L’intimità e la sessualità sono le basi del vivere insieme a vanno insegnate a scuola
«Ritengo davvero inammissibili questi inceppamenti istituzionali e politici sulla necessità di avere una legge sull’educazione sessuale a scuola, presente in tutti i Paesi europei», è il commento del pedagogista Daniele Novara. «L’idea che l’educazione, e in particolare l’educazione sessuale, porti necessariamente verso i temi Lgbtq+ è quantomeno grottesca e finisce col creare una situazione che definirei imbarazzante, per non dover usare termini più pesanti». Il business dei siti porno è ormai purtroppo rivolto anche – e tristemente soprattutto – ai ragazzini, che sono esposti così a modelli sessuali terribilmente misogini e all’idea che il corpo femminile possa essere assimilato a un oggetto. Questo, va da sé, può portare a forme estreme di possesso: un rischio che non si può e non si deve correre. «La politica deve intervenire attraverso la scuola, dando ai ragazzi e alle ragazze le informazioni necessarie e possibilità di riflessione e approfondimento. È la scuola il luogo elettivo per questa azione formativa», afferma Novara. «I genitori sono spesso troppo coinvolti emotivamente e non beneficiano di quella distanza che fa parte della comunità scolastica, dove si possono affrontare tematiche senza spiegoni, senza il giudizio genitoriale e senza quell’inevitabile effetto di respingimento che causano mamma e papà quando affrontano il tema della sessualità. La scuola è il luogo a cui la società delega la formazione delle nuove generazioni, l’apprendimento dei basilari per stare bene con sé stessi e con gli altri, ma soprattutto per vivere assieme. E la base del vivere assieme sono le relazioni affettive e sessuali».
Insegnare non significa avere la verità in tasca, ma creare spazio di dialogo anche con chi la pensa diversamente
Laura Formenti
Di sessualità si deve parlare, ma i formatori non devono essere troppo ideologizzati
«Questo divieto è un vero disastro», commenta Laura Formenti, ordinaria di pedagogia sociale e speciale all’università Bicocca di Milano. «Viviamo in un Paese dove le famiglie – ma in generale tutti quanti – sono veramente impreparate a fare un discorso serio sulla propria vita sessuale e su quella degli altri per proteggersi dalle violenze, stare bene con sé stessi e vivere il proprio corpo in maniera generativa e armonica».
Per la professoressa avere degli spazi in cui imparare a sentire il proprio corpo è fondamentale: «Non è solo una questione di prevenzione della violenza e del femminicidio, manca un’educazione del corpo a 360 gradi. C’è un accesso precocissimo ai porno, per esempio, che propugnano una visione del corpo violenta e degradante. I bambini sono da proteggere, ma anche da preparare. Non sono dell’idea che proibire abbia senso, bisogna insegnare a stare in un mondo complesso».

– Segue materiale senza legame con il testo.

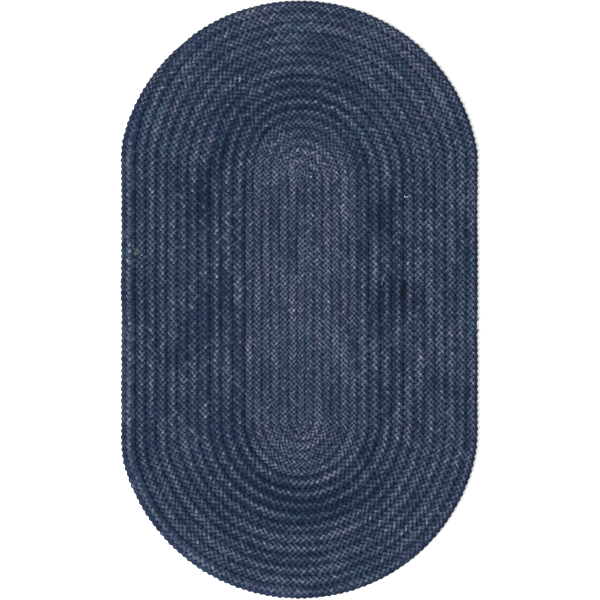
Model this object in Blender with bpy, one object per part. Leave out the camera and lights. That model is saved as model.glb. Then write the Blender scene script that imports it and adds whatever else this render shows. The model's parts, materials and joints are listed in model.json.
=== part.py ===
"""Braided rug: one thick jute plait wound edge to edge into a flat mat with straight sides and round
ends. The rows of the winding stand up as rounded ridges on the top face, and the underside is flat.

Metres. X runs across the rug, Y along it, Z up. The underside lies on z = 0, centred on the origin.
"""

import math

import bmesh
import bpy
from mathutils import Vector

# Overall sizes
RUG_WIDTH = 0.908
RUG_LENGTH = 1.524
HALF_WIDTH = RUG_WIDTH / 2
SPINE_HALF = (RUG_LENGTH - RUG_WIDTH) / 2

# The winding's own spine lies this far to the right of the mat's middle, so the outer row is wider on
# the left side than on the right.
SPINE_SHIFT = 0.0048

# The edge of the mat: the height at which it is widest, and how far it tucks in beneath
RIM_HEIGHT = 0.0048
RIM_TUCK = 0.0045

# The rows of the plait, from the middle outwards. "laps" is how many turns of the winding a zone has,
# "side" the width of a row along the sides and the lower end, "head" its width over the upper end,
# "crest" the height of its middle and "groove" the height of the seam to the next row. The outer row
# fills what is left up to the edge.
ZONES = (
    {"zone": "first row", "laps": 0.5, "side": 0.0204, "head": 0.0204, "crest": 0.0088, "groove": 0.0062},
    {"zone": "heart", "laps": 6.0, "side": 0.0223, "head": 0.0244, "crest": 0.0090, "groove": 0.0062},
    {"zone": "swell", "laps": 4.0, "side": 0.0293, "head": 0.0275, "crest": 0.0104, "groove": 0.0046},
    {"zone": "field", "laps": 6.0, "side": 0.0268, "head": 0.0270, "crest": 0.0098, "groove": 0.0054},
    {"zone": "outer row", "laps": 1.0, "side": 0.0320, "head": 0.0254, "crest": 0.0096, "groove": 0.0054},
)
FIRST_ROW = ZONES[0]["laps"]
EDGE_ROW = sum(zone["laps"] for zone in ZONES)

# How far the mat swells past a true round end where its straight sides run into the ends, how many
# degrees round from the side each swelling peaks, and how fast it fades after that.
SHOULDERS = (
    {"corner": "upper left", "swell": 0.0077, "peak": 13.0, "fade": 1.4},
    {"corner": "upper right", "swell": 0.0044, "peak": 10.0, "fade": 1.2},
    {"corner": "lower right", "swell": 0.0036, "peak": 13.0, "fade": 2.0},
    {"corner": "lower left", "swell": 0.0074, "peak": 14.0, "fade": 2.0},
)

# The slow waver of the sides: its depth, its length along the side and where it starts
WAVERS = (
    {"side": "left", "depth": 0.0009, "length": 0.33, "start": 0.05},
    {"side": "left", "depth": 0.0004, "length": 0.15, "start": 0.00},
    {"side": "right", "depth": 0.0007, "length": 0.27, "start": 0.10},
    {"side": "right", "depth": 0.0005, "length": 0.15, "start": 0.03},
)

# The winding steps out by one row in the upper left end, between these angles from the side, and the
# plait's own end lies there on the edge, where the mat draws in by so much.
STEP_START = 7.5
STEP_END = 67.5
END_ANGLE = 56.0
END_NOTCH = 0.0022

# How finely the winding is cut
SIDE_CUTS = 6
END_CUTS = 24
ROW_CUTS = 4


def smooth(value):
    """0 to 1 with soft ends."""
    value = min(1.0, max(0.0, value))
    return value * value * (3.0 - 2.0 * value)


def zone_sum(row, column):
    """The zones' widths in one column, added up from the middle to a row's place in the winding."""
    total = 0.0
    for zone in ZONES:
        part = min(row, zone["laps"])
        total += part * zone[column]
        row -= part
    return total


def zone_height(row, column):
    """A height from the zones at a row, eased from zone to zone."""
    start = 0.0
    value = ZONES[0][column]
    for before, zone in zip(ZONES, ZONES[1:]):
        start += before["laps"]
        value += (zone[column] - value) * smooth(row - start + 0.5)
    return value


class Cut:
    """One cut across the winding: its foot on the spine, the way it faces, how much wider than a plain
    oval the mat is there, and how much of the step to the next row is done."""

    def __init__(self, foot, degrees, swell, step):
        angle = math.radians(degrees)
        self.foot = Vector((SPINE_SHIFT, foot))
        self.facing = Vector((-math.cos(angle), math.sin(angle)))
        self.swell = swell
        self.step = step
        self.head = max(0.0, math.sin(angle)) ** 2
        self.edge = HALF_WIDTH + swell - SPINE_SHIFT * self.facing.x

    def reach(self, row):
        """How far a row's line lies from the spine here."""
        whole = min(row, EDGE_ROW - 1.0)
        side = zone_sum(whole, "side")
        plain = side + (zone_sum(whole, "head") - side) * self.head
        inner = plain + self.swell * (plain / HALF_WIDTH) ** 3
        return inner + (self.edge - inner) * (row - whole)

    def place(self, row, height, tuck=0.0):
        """The point on a row's line at a height."""
        flat = self.foot + self.facing * (self.reach(row) - tuck)
        return Vector((flat.x, flat.y, height))


def shoulder(number, degrees):
    """The swelling of a corner, so many degrees round from the side."""
    corner = SHOULDERS[number]
    past = degrees - corner["peak"]
    if past < 0:
        return corner["swell"] * smooth(degrees / corner["peak"])
    return corner["swell"] * max(0.0, 1.0 - past / (90.0 - corner["peak"])) ** corner["fade"]


def waver(side, along):
    """The waver of a side, none at its two ends."""
    fade = math.sin(math.pi * along / (2 * SPINE_HALF))
    waves = [wave for wave in WAVERS if wave["side"] == side]
    return fade * sum(
        wave["depth"] * math.sin(2 * math.pi * (along + wave["start"]) / wave["length"])
        for wave in waves
    )


def step_share(degrees):
    """How much of the step out is done, so many degrees round the upper end."""
    return smooth((degrees - STEP_START) / (STEP_END - STEP_START))


def winding_cuts():
    """The cuts, clockwise from the foot of the left side."""
    cuts = []
    for i in range(SIDE_CUTS):
        along = 2 * SPINE_HALF * i / SIDE_CUTS
        cuts.append(Cut(along - SPINE_HALF, 0.0, waver("left", along), 0.0))
    for i in range(END_CUTS):
        degrees = 180.0 * i / END_CUTS
        notch = END_NOTCH * smooth((degrees - END_ANGLE) / 4.0) * smooth((80.0 - degrees) / 20.0)
        swell = shoulder(0, degrees) + shoulder(1, 180.0 - degrees) - notch
        cuts.append(Cut(SPINE_HALF, degrees, swell, step_share(degrees)))
    for i in range(SIDE_CUTS):
        along = 2 * SPINE_HALF * i / SIDE_CUTS
        cuts.append(Cut(SPINE_HALF - along, 180.0, waver("right", along), 1.0))
    for i in range(END_CUTS):
        degrees = 180.0 * i / END_CUTS
        swell = shoulder(2, degrees) + shoulder(3, 180.0 - degrees)
        cuts.append(Cut(-SPINE_HALF, 180.0 + degrees, swell, 1.0))
    return cuts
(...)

Sul porre un freno all’ingresso dell’educazione sessuale a scuola, però, riconosce Formenti, la politica ha certamente colto anche il sentire di larga parte della popolazione: «Penso che molti genitori siano d’accordo con questo divieto», dice Formenti. «Nulla di nuovo, ricordo quando le mie figlie erano alle elementari e c’era un’iniziativa di educazione sessuale e alcune famiglie si sono lamentate. L’indignazione che si è scatenata oggi viene solo da chi è più istruito o appartiene ad una certa classe sociale. A me spaventa molto il fatto che gran parte della popolazione non veda come un problema quanto successo».
Secondo la docente, tuttavia, essere troppo ideologizzati potrebbe costituire un problema e un limite per l’introduzione di una seria educazione affettiva nella scuola. «Bisogna stare attenti a non lasciare troppo spazio a formatrici e formatori che siano troppo ideologici, per esempio sui temi legati al genere, come dimostra il verbo “dovere” che si trova in molti scritti. Non si può far entrare chiunque in classe», dice. «Anche ai miei alunni cerco sempre di spiegare che insegnare non significa avere la verità in tasca, ma creare spazio di dialogo anche con chi la pensa diversamente». Interessante, invece, sarebbe un percorso di co-costruzione tra insegnanti e genitori, per creare un’alleanza con le famiglie. Se si vuole parlare di qualcosa ai ragazzi, si può discuterne prima tra adulti: «A scuola ci sono i patti di corresponsabilità e poi si vietano degli argomenti a priori?», si chiede Formenti. «Con questo emendamento i politici stanno trattando tutti noi, in particolare docenti e formatori, come dei bambini incompetenti che non sono in grado di fare scelte educative».